Para muitos brasileiros, Deus está morto. E para esses, para os “assassinos de Deus”, tudo é permitido. Que limites, dúvi­das, arrependimentos poderão travar os “cristãos-marxistas”, os “cristãos-sem vida eterna”, os “cristãos-sem sobrenatural”, os “cristãos-sem Cristo”? Falei da “esquerda católica”. Um dia, ela terá de ser julgada. Na confissão de ontem, falei de um dos pronunciamentos mais claros de d. Hélder. Sem nenhum dis­farce, declara: — “Respeito aqueles que, em consciência, sentem-se obrigados a optar pela violência; não a violência fácil dos guer­rilheiros de salão, mas a daqueles que provaram sua sinceridade com o sacrifício de suas vidas”. Não. Aí não está dito tudo. Pro­varam a sinceridade morrendo, por azar, e matando, por que­rer. Antes de morrer, Guevara matou. E, repito, morreu sem querer e matou querendo. Também Camilo Torres. Esse cristão-homicida empunhou o fuzil, não para morrer, mas para matar.

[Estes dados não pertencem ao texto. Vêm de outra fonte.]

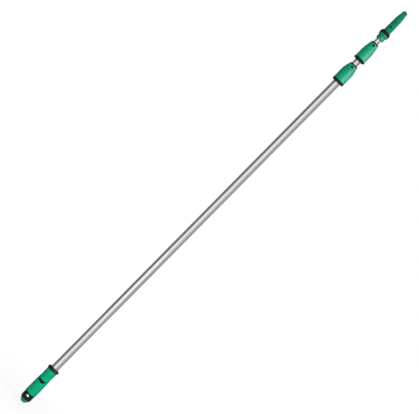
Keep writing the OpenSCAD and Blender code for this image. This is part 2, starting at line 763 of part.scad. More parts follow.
end_tip();
end_cap();
cap_pin();
grip_core();
grip_shell_lower();
grip_shell_upper();
grip_bead();
outer_tube();
lower_clamp_base();
lower_clamp_rivets();
lower_collet();
lower_collar();
lower_top_ring();
lower_wiper();
lower_collar_screw();
lower_wedge_ring();
middle_tube();
middle_guide_bush();
middle_stop_ring();
middle_stop_pins();
upper_clamp_base();
upper_clamp_rivets();
upper_collet();
upper_collar();
upper_top_ring();
upper_wiper();
upper_collar_screw();
upper_wedge_ring();
inner_tube();
inner_guide_bush();
inner_stop_ring();
inner_stop_pins();
cone_sleeve();
cone_stop_ring();
tool_cone();
cone_screw();
button_spring();
button_plug();
tool_button();
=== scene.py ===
"""Looks of a three-section telescopic window cleaning pole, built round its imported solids.

The frame is the one of the solids: the origin is the centre of the tip's foot, +Z runs up the pole
and -Y is the front. Pieces are modelled in millimetres and settled in metres.
"""
import math

import bmesh
import bpy
from mathutils import Matrix, Vector


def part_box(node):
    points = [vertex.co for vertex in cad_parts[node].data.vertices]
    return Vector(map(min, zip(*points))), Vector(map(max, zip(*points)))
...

E diz mais o arcebispo de Olinda e Recife: — “Parece-me que as memórias de Camilo Torres e de Che Guevara merecem tanto respeito quanto as do pastor Martin Luther King”. Não, mil vezes não! Luther King não morreu de fuzil, faca ou revól­ver na mão, como Guevara ou Camilo Torres. Não matou, nem quis matar. Não pregou o ódio, a “violência justificada” católi­ca. Morreu de amor e por amor. Os que pregam o ódio não po­dem chorar o jovem sacerdote do Recife.
Todos nós temos um projeto de Brasil. O da esquerda ca­tólica é o Brasil do ódio. O Brasil do sangue, o anti-Brasil, um Brasil sem Deus. Este país não teve jamais um drácula. E, súbi­to, os possessos querem que nos transformemos em 80 milhões de dráculas bebendo o sangue uns dos outros.